Give back exactly the lines from the start of the listing to the line containing "drill_point_angle = 118", inclusive, and nothing beyond them.

**SOURCE EXCERPT**
***

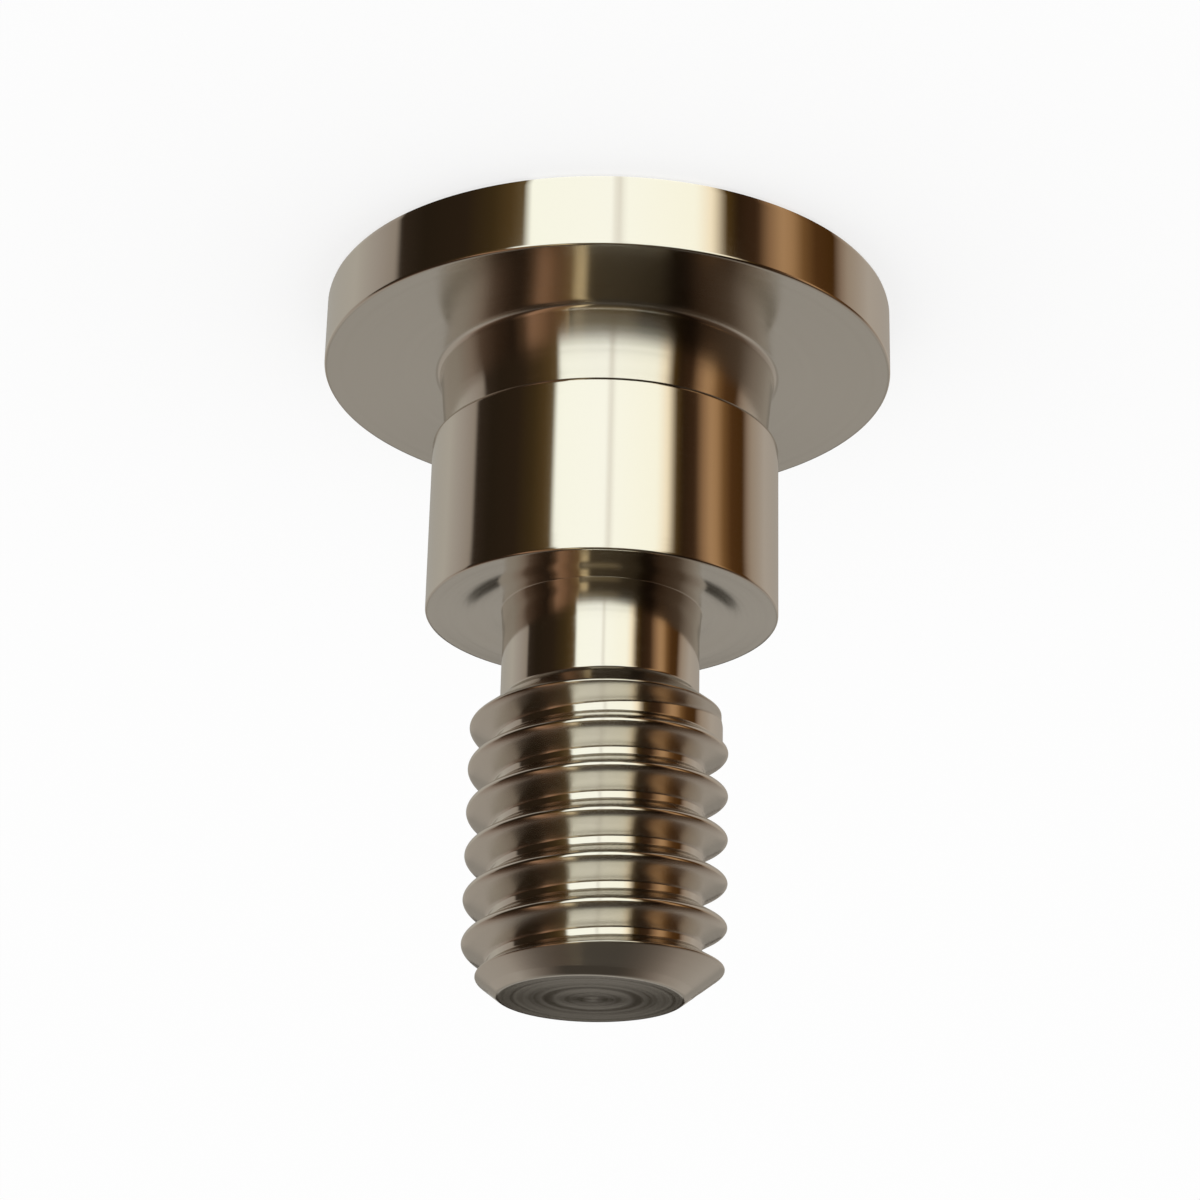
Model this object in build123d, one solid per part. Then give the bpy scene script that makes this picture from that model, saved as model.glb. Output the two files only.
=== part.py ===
from build123d import *
import os
from math import ceil, cos, radians, sin, tan

# Low-head shoulder bolt, turned and threaded from one bar of bright stainless steel.
# Millimetres. The bolt stands on its flat head: the origin is the centre of the head's outer
# face, and +Z runs along the axis from the head to the threaded end.

# --- driving dimensions: head --------------------------------------------------------------
head_diameter = 13.2
head_thickness = 1.75
head_outer_round = 0.18      # rolled edge round the outer face
head_under_chamfer = 0.05    # broken edge round the bearing face

# --- driving dimensions: hexagon socket in the head ----------------------------------------
socket_across_flats = 4.0
socket_depth = 2.4           # full hexagon, from the head's outer face
socket_mouth_chamfer = 0.15  # how far the countersink passes the hexagon's corners
socket_mouth_angle = 120
drill_run_past = 0.2         # pilot drill's full diameter beyond the hexagon
drill_point_angle = 118

# --- driving dimensions: shoulder ----------------------------------------------------------
shoulder_diameter = 8.0
shoulder_length = 5.97       # bearing face of the head to the rim, relief included
relief_depth = 0.29          # radial depth of the groove under the head, at its shoulder end
relief_taper = 3.7           # degrees; the groove's wall widens towards the head
relief_width = 1.85
relief_fillet = 0.2
shoulder_chamfer = 0.08      # at both ends of the ground cylinder
rim_width = 0.78             # flat seat at the shoulder's threaded end
recess_depth = 0.15          # faced back inside the rim, so that only the rim seats

# --- driving dimensions: neck and M6 x 1 thread --------------------------------------------
thread_diameter = 5.80       # over the crests, within the tolerance of M6
thread_pitch = 1.0
flank_angle = 30             # half of the 60 degree thread angle; the lead-in cone has it too
neck_below_root = 0.105      # radial, so that the tool runs out freely
neck_fillet = 0.5            # where the recess has room for it
neck_length = 2.2            # rim to the foot of the lead-in cone
full_thread_from = 3.25      # rim to the place where the groove reaches its full depth
run_out_turns = 0.7          # the groove climbs out of the bar over this part of a turn
screw_length = 8.85          # rim to the end face
end_chamfer_below_root = 0.35
end_chamfer_angle = 52       # from the axis
end_edge_round = 0.08

# --- sizes that follow ----------------------------------------------------------------------
head_radius = head_diameter / 2
shoulder_radius = shoulder_diameter / 2
relief_radius = shoulder_radius - relief_depth
relief_radius_at_head = relief_radius + relief_width * tan(radians(relief_taper))
recess_radius = shoulder_radius - rim_width
recess_floor_radius = recess_radius - recess_depth       # its wall slopes at 45 degrees

thread_radius = thread_diameter / 2
thread_depth = 0.565 * thread_pitch      # proportions of the metric thread form
crest_flat = 0.175 * thread_pitch
root_radius = thread_radius - thread_depth
neck_radius = root_radius - neck_below_root
neck_corner = min(neck_fillet, 0.8 * (recess_floor_radius - neck_radius))
end_face_radius = root_radius - end_chamfer_below_root

seat_z = head_thickness                  # bearing face under the head
relief_end_z = seat_z + relief_width
rim_z = seat_z + shoulder_length
end_z = rim_z + screw_length
thread_foot_z = rim_z + neck_length

cutter_clearance = 0.3       # how far cutting tools stand out of the metal they cut
cutter_overrun = 1.2         # turns of thread that are parted off past the end face
points_per_turn = 12         # along the groove's helix

FROM_BOTTOM = (Align.CENTER, Align.CENTER, Align.MIN)


def turned(corners):
    """A half section, given as radius, height and corner radius, turned about the axis."""
    outline = FilletPolyline(
        *[(radius, 0, height) for radius, height, _ in corners],
        radius=[corner_radius for _, _, corner_radius in corners],
        close=True,
    )
    return revolve(make_face(outline), Axis.Z)


def head_shoulder_and_neck():
    """Head, relief groove, shoulder, recessed rim and neck, up to the foot of the thread."""
    return turned([
        (0, 0, 0),
        (head_radius, 0, head_outer_round),
        (head_radius, seat_z - head_under_chamfer, 0),
        (head_radius - head_under_chamfer, seat_z, 0),
        (relief_radius_at_head, seat_z, relief_fillet),
        (relief_radius, relief_end_z, 0),
        (shoulder_radius - shoulder_chamfer, relief_end_z, 0),
        (shoulder_radius, relief_end_z + shoulder_chamfer, 0),
        (shoulder_radius, rim_z - shoulder_chamfer, 0),
        (shoulder_radius - shoulder_chamfer, rim_z, 0),
        (recess_radius, rim_z, 0),
        (recess_floor_radius, rim_z - recess_depth, 0),
        (neck_radius, rim_z - recess_depth, neck_corner),
        (neck_radius, thread_foot_z, 0),
        (0, thread_foot_z, 0),
    ])


def thread_ends():
    """What the lead-in cone and the end chamfer leave of the rod; it stands clear of the crests."""
    clear_radius = thread_radius + cutter_clearance
    return turned([
        (0, thread_foot_z, 0),
        (neck_radius, thread_foot_z, 0),
        (clear_radius, thread_foot_z + (clear_radius - neck_radius) * tan(radians(flank_angle)), 0),
        (clear_radius, end_z - (clear_radius - end_face_radius) / tan(radians(end_chamfer_angle)), 0),
        (end_face_radius, end_z, end_edge_round),
        (0, end_z, 0),
    ])


def groove_middle(turn):
    """Place on the groove's root after so many turns: a right-hand helix.

    Before turn 0 the groove climbs out of the bar, slowly at first.
    """
    rise = thread_radius + cutter_clearance - root_radius
    climb = max(-turn / run_out_turns, 0) ** 2 * rise
    angle = radians(360 * turn)
    radius = root_radius + climb
    height = rim_z + full_thread_from + turn * thread_pitch
    return Vector(radius * cos(angle), radius * sin(angle), height)


def thread_groove():
    """The V groove between the crests, with a flat root, swept along its helix."""
    depth = thread_depth + cutter_clearance
    half_mouth = (thread_pitch - crest_flat) / 2 + cutter_clearance * tan(radians(flank_angle))
    half_root = half_mouth - depth * tan(radians(flank_angle))
    turns = run_out_turns + (screw_length - full_thread_from) / thread_pitch + cutter_overrun
    steps = ceil(turns * points_per_turn)
    path = Spline(*[groove_middle(-run_out_turns + turns * step / steps) for step in range(steps + 1)])
    section = Polyline(
        (0, 0, -half_root),
        (0, 0, half_root),
        (depth, 0, half_mouth),
        (depth, 0, -half_mouth),
        close=True,
    )
    start = Pos(groove_middle(-run_out_turns)) * Rot(0, 0, -360 * run_out_turns)
    return sweep(make_face(start * section), path=path, is_frenet=True)


def threaded_end():
    """A rod threaded along its length, then turned to its lead-in cone and end chamfer."""
    spare = (cutter_overrun + 1) * thread_pitch
    rod_length = end_z + spare - rim_z
    rod = Pos(0, 0, rim_z) * Cylinder(thread_radius, rod_length, align=FROM_BOTTOM)
    return (rod - thread_groove()) & thread_ends()


def hexagon_socket():
    """Key socket: broached hexagon, pilot drill with its point, and a countersunk mouth."""
    corner_radius = socket_across_flats / 2 / cos(radians(30))
    drill_radius = socket_across_flats / 2
    drill_end = socket_depth + drill_run_past
    point_height = drill_radius / tan(radians(drill_point_angle / 2))
    mouth_radius = corner_radius + socket_mouth_chamfer
    mouth_height = mouth_radius / tan(radians(socket_mouth_angle / 2))

    hexagon = extrude(RegularPolygon(corner_radius, 6), socket_depth)
    drill = Cylinder(drill_radius, drill_end, align=FROM_BOTTOM)
    point = Pos(0, 0, drill_end) * Cone(drill_radius, 0, point_height, align=FROM_BOTTOM)
    mouth = Cone(mouth_radius, 0, mouth_height, align=FROM_BOTTOM)
    return hexagon + drill + point + mouth


def shoulder_bolt():
    """The whole bolt: one bar, threaded at one end and broached at the other."""
    return head_shoulder_and_neck() - hexagon_socket() + threaded_end()


os.makedirs("parts", exist_ok=True)
export_step(shoulder_bolt(), "parts/shoulder_bolt.step")
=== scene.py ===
import math

import bpy
import numpy as np
from bpy.props import FloatProperty, FloatVectorProperty, PointerProperty
from mathutils import Matrix, Vector


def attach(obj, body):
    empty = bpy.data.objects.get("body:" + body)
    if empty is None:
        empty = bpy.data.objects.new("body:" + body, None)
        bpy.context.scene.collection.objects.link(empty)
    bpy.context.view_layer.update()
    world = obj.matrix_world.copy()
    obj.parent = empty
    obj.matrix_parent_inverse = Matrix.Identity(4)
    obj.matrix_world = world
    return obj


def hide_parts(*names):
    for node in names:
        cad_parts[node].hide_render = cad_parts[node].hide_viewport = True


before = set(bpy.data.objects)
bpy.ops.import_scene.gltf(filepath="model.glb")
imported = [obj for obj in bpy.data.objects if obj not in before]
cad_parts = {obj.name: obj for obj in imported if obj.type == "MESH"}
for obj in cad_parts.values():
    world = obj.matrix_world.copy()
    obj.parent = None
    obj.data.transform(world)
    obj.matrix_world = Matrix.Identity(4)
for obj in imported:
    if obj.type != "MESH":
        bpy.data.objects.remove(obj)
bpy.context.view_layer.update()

bl_info = {
    "name": "Shoulder bolt",
    "version": (1, 0, 0),
    "blender": (4, 5, 0),
    "location": "3D View > Sidebar > Bolt",
    "description": "Turns, threads and finishes a low-head shoulder bolt and sets up its studio",
    "category": "Object",
}

MM = 0.001

# slopes of the cut surfaces, as the run along one direction for each step along the other
THREAD_FLANK = math.tan(math.radians(30))  # along the axis, for a step outwards
CHAMFER = math.tan(math.radians(52))  # outwards, for a step along the axis
COUNTERSINK = math.tan(math.radians(60))  # outwards, for a step along the axis
DRILL_POINT = math.tan(math.radians(59))  # outwards, for a step along the axis
LEAD_IN_TURN = math.radians(25)  # the side of the bolt where the lead-in cone starts highest

# how softly cut surfaces run into each other
LEAD_IN_BLEND = 0.09 * MM
CREST_BLEND = 0.08 * MM

# below the end face: where the thread's rows stop, and how deep the parted finish reaches
END_ROWS = 0.12 * MM
PARTED_DEPTH = 0.15 * MM

# how finely the bolt is divided: columns round the axis, rows along the thread and in each corner
COLUMNS = 192
THREAD_ROWS = 416
CORNER_ROWS = 4


def rgb_from_hex(text):
    """An sRGB hex colour turned to linear: the curved part above 0.04045, the straight part below."""
    srgb = np.array([int(text[k:k + 2], 16) for k in (0, 2, 4)]) / 255
    linear = np.where(srgb <= 0.04045, srgb / 12.92, ((srgb + 0.055) / 1.055) ** 2.4)
    return (*linear.tolist(), 1.0)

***

**THE ANSWER**
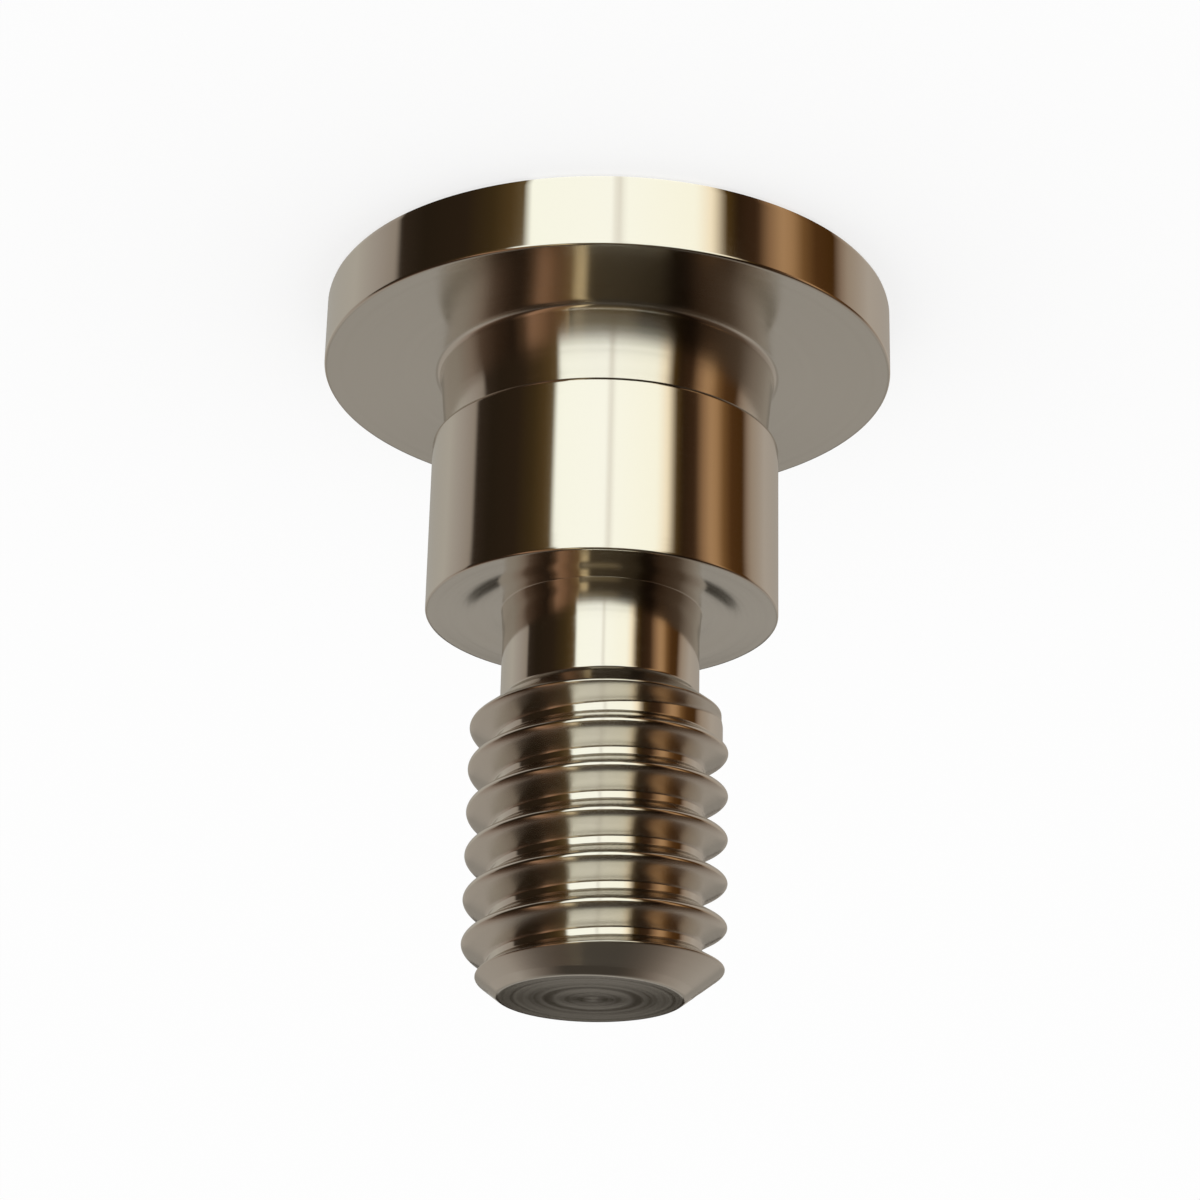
Model this object in build123d, one solid per part. Then give the bpy scene script that makes this picture from that model, saved as model.glb. Output the two files only.
=== part.py ===
from build123d import *
import os
from math import ceil, cos, radians, sin, tan

# Low-head shoulder bolt, turned and threaded from one bar of bright stainless steel.
# Millimetres. The bolt stands on its flat head: the origin is the centre of the head's outer
# face, and +Z runs along the axis from the head to the threaded end.

# --- driving dimensions: head --------------------------------------------------------------
head_diameter = 13.2
head_thickness = 1.75
head_outer_round = 0.18      # rolled edge round the outer face
head_under_chamfer = 0.05    # broken edge round the bearing face

# --- driving dimensions: hexagon socket in the head ----------------------------------------
socket_across_flats = 4.0
socket_depth = 2.4           # full hexagon, from the head's outer face
socket_mouth_chamfer = 0.15  # how far the countersink passes the hexagon's corners
socket_mouth_angle = 120
drill_run_past = 0.2         # pilot drill's full diameter beyond the hexagon
drill_point_angle = 118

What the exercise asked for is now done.